What is being asked. Exactly the lines from the one containing "in imported if" through the final line of the listing are to be retyped, and nothing more.

Data excerpt.
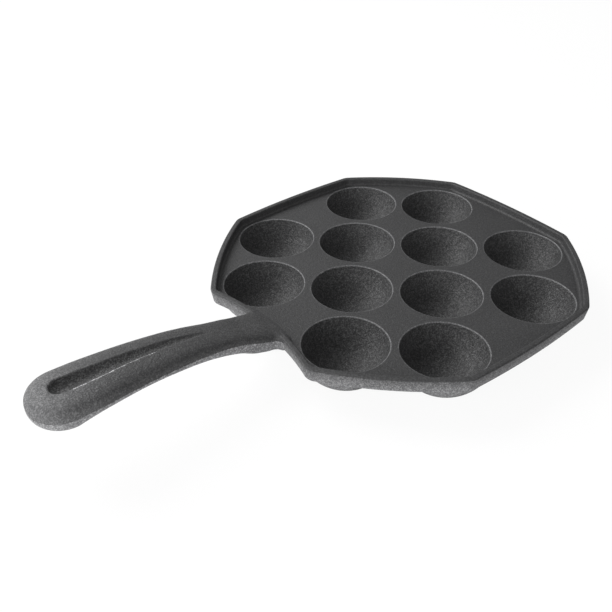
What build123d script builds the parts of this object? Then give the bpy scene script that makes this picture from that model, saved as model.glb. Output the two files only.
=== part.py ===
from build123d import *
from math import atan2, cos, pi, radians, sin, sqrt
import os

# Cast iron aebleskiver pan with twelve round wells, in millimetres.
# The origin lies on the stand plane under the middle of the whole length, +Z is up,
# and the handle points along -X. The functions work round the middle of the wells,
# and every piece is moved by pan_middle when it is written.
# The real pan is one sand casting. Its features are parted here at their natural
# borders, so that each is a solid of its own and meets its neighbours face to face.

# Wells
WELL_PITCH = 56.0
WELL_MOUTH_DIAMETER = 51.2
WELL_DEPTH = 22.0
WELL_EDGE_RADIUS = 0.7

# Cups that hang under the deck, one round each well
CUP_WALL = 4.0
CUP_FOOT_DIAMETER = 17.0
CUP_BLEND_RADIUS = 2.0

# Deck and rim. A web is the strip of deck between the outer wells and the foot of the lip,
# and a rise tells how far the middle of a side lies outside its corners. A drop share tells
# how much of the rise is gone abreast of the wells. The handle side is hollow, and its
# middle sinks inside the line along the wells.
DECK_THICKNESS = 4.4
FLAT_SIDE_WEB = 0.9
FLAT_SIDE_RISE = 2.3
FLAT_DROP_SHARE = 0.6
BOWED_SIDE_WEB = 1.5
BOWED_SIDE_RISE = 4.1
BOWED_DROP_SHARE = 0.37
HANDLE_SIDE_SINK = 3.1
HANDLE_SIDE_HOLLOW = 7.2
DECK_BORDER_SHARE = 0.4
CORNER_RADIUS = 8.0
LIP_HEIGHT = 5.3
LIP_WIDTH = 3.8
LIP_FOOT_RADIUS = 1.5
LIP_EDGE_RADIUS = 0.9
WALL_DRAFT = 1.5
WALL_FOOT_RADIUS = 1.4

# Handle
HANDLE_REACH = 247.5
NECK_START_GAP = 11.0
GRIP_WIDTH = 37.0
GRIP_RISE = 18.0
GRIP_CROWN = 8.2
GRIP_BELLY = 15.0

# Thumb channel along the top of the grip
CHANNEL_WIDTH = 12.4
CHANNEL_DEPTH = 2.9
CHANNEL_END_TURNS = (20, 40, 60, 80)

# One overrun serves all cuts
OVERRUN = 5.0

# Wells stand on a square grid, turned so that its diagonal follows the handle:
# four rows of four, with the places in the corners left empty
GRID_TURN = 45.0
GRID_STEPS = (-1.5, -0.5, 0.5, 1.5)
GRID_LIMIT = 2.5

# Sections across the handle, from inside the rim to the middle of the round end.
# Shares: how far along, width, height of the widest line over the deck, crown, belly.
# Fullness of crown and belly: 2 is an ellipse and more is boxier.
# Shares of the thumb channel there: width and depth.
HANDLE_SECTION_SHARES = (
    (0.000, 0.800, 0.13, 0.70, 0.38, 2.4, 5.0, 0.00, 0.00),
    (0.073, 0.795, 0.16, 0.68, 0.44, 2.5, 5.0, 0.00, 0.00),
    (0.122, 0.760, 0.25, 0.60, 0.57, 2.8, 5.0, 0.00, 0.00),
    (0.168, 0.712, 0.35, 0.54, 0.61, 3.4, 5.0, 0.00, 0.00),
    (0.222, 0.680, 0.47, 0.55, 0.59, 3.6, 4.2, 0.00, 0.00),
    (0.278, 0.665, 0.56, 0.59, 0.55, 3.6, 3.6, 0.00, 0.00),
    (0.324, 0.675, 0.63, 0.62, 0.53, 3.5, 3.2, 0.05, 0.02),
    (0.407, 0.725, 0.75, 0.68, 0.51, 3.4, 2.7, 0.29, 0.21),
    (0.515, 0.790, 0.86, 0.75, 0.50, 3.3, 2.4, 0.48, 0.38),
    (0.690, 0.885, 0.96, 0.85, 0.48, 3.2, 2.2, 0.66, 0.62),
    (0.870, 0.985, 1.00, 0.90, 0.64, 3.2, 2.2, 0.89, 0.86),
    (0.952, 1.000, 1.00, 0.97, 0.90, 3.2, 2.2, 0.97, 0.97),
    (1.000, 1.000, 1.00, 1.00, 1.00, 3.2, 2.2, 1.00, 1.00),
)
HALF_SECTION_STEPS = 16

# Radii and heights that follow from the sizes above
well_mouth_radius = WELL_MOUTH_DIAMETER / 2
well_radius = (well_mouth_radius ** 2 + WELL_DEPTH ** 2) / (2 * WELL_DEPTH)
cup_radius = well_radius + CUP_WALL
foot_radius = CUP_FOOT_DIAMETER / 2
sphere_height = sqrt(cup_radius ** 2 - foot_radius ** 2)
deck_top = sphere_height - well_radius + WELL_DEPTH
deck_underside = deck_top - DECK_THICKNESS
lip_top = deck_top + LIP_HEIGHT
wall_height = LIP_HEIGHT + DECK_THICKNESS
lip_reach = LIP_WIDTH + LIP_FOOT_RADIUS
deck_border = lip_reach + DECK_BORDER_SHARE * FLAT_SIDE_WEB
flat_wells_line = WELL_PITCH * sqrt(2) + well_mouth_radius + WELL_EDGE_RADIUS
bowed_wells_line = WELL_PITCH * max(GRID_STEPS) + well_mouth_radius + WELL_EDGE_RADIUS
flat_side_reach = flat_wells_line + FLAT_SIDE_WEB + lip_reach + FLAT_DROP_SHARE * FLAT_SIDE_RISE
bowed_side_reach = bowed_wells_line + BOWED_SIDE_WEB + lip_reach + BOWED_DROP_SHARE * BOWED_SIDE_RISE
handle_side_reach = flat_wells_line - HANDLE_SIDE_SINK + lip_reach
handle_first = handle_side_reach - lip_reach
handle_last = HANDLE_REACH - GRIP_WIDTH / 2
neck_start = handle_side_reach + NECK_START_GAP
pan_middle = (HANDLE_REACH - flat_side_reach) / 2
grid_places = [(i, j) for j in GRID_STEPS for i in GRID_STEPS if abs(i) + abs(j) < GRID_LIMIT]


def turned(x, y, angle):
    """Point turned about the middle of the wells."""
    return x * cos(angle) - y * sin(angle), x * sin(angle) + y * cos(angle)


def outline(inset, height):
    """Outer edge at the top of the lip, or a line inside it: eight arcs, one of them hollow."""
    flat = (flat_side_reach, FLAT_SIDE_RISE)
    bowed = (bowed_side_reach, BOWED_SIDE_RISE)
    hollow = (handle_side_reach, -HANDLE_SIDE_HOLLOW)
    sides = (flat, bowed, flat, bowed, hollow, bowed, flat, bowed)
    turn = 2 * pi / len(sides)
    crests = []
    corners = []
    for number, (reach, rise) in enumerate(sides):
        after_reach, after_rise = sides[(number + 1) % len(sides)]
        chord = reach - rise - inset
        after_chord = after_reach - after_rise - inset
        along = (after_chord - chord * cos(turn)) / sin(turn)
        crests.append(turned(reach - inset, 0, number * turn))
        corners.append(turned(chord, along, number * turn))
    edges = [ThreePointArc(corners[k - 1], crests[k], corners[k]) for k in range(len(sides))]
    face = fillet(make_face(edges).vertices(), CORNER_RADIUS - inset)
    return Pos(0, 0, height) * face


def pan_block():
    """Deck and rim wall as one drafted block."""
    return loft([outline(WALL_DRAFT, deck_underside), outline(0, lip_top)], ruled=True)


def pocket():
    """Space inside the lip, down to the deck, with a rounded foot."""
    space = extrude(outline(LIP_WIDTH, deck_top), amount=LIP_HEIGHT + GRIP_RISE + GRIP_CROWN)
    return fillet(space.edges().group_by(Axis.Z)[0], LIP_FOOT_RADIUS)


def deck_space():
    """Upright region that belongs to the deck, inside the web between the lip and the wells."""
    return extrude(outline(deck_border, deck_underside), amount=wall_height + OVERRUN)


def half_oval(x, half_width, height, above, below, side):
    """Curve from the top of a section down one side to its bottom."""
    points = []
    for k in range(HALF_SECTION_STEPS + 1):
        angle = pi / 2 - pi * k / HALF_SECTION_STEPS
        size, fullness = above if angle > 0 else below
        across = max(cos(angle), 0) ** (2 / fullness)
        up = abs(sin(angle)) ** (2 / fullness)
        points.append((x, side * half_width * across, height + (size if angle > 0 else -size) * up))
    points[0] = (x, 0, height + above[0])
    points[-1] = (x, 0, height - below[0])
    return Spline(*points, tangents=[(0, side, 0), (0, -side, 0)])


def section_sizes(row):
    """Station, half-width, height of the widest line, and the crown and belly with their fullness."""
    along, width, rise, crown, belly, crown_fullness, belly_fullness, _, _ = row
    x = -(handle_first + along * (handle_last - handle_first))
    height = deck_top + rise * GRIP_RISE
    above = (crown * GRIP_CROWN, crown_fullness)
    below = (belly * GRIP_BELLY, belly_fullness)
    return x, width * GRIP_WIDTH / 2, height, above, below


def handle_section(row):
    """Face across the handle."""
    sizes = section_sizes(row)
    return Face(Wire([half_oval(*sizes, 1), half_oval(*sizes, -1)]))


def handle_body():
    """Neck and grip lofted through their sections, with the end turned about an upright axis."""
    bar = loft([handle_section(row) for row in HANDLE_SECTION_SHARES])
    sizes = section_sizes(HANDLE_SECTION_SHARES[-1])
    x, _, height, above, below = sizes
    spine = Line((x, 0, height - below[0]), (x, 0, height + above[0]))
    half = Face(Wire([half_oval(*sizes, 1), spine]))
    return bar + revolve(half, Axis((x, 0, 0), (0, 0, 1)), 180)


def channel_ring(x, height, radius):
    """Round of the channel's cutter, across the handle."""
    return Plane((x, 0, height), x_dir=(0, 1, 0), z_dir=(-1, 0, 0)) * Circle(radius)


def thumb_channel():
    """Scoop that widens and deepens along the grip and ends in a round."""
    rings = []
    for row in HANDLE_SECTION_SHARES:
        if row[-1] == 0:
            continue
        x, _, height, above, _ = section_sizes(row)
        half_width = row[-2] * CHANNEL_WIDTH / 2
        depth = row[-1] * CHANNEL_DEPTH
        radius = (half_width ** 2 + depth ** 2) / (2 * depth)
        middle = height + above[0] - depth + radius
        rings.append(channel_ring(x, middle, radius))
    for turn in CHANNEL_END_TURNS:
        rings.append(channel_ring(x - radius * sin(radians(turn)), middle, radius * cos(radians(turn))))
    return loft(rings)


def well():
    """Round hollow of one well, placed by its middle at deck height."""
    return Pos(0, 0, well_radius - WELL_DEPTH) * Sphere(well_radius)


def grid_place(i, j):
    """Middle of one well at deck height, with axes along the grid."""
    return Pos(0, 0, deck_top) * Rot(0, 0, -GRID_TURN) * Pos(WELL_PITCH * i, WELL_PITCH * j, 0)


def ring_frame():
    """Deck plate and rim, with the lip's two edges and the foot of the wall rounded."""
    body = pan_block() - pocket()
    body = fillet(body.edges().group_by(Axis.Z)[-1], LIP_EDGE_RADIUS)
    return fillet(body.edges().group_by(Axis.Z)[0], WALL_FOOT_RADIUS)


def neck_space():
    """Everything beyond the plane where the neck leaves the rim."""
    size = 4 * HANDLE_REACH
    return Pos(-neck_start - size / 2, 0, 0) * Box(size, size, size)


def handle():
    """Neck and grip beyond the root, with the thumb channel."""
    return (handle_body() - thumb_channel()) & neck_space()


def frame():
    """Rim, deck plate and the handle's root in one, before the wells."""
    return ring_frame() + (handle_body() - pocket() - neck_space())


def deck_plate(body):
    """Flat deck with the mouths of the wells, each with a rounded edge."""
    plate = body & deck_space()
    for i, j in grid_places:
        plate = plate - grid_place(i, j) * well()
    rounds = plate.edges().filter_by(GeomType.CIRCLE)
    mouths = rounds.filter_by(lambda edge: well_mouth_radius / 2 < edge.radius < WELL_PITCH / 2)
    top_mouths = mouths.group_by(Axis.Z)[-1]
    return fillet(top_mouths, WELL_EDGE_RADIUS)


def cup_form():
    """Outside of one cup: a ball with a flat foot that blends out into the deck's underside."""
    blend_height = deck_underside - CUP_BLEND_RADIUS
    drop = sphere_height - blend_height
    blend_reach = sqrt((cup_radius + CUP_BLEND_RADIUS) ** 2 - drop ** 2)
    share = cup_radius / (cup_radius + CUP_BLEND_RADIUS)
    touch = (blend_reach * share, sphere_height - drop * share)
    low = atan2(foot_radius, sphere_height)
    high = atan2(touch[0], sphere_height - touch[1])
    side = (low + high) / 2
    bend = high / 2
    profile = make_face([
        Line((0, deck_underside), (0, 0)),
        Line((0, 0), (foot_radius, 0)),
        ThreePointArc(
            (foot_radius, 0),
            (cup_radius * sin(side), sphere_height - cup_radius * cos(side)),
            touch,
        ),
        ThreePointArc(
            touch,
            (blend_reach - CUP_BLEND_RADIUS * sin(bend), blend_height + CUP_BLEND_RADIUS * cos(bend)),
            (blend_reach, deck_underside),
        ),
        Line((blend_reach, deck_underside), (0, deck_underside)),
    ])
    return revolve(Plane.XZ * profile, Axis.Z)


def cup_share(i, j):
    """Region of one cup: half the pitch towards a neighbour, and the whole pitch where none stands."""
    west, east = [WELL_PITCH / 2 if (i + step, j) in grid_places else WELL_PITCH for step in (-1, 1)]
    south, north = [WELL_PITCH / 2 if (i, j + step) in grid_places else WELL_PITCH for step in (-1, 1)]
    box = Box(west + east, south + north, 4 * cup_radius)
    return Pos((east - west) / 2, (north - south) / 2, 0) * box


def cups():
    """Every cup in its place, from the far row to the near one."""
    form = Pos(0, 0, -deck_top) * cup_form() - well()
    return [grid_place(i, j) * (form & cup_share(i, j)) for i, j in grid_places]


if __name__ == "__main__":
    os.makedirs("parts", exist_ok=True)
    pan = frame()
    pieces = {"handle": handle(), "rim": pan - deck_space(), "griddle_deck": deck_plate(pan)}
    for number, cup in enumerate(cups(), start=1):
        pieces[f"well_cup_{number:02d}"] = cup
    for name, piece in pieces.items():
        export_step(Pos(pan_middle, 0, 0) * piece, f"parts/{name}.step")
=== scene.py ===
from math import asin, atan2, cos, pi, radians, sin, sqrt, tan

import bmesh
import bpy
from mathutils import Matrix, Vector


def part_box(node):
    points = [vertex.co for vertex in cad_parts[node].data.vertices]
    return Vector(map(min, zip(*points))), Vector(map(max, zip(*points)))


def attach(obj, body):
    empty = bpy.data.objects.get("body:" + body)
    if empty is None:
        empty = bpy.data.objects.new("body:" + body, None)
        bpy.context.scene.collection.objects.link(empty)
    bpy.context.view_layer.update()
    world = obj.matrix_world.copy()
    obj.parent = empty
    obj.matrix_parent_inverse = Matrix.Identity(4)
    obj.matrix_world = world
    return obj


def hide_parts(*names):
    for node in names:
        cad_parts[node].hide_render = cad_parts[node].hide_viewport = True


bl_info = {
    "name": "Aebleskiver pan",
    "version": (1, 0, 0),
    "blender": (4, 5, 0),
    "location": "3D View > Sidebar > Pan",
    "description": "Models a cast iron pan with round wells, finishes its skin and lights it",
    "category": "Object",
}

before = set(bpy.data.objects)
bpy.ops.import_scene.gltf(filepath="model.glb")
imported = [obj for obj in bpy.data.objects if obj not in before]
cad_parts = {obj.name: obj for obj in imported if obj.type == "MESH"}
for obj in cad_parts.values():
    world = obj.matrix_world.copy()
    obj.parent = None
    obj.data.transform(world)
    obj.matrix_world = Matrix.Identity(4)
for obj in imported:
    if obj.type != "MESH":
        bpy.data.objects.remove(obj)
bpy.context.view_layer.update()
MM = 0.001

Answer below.
cad_parts = {obj.name: obj for obj in imported if obj.type == "MESH"}
for obj in cad_parts.values():
    world = obj.matrix_world.copy()
    obj.parent = None
    obj.data.transform(world)
    obj.matrix_world = Matrix.Identity(4)
for obj in imported:
    if obj.type != "MESH":
        bpy.data.objects.remove(obj)
bpy.context.view_layer.update()
MM = 0.001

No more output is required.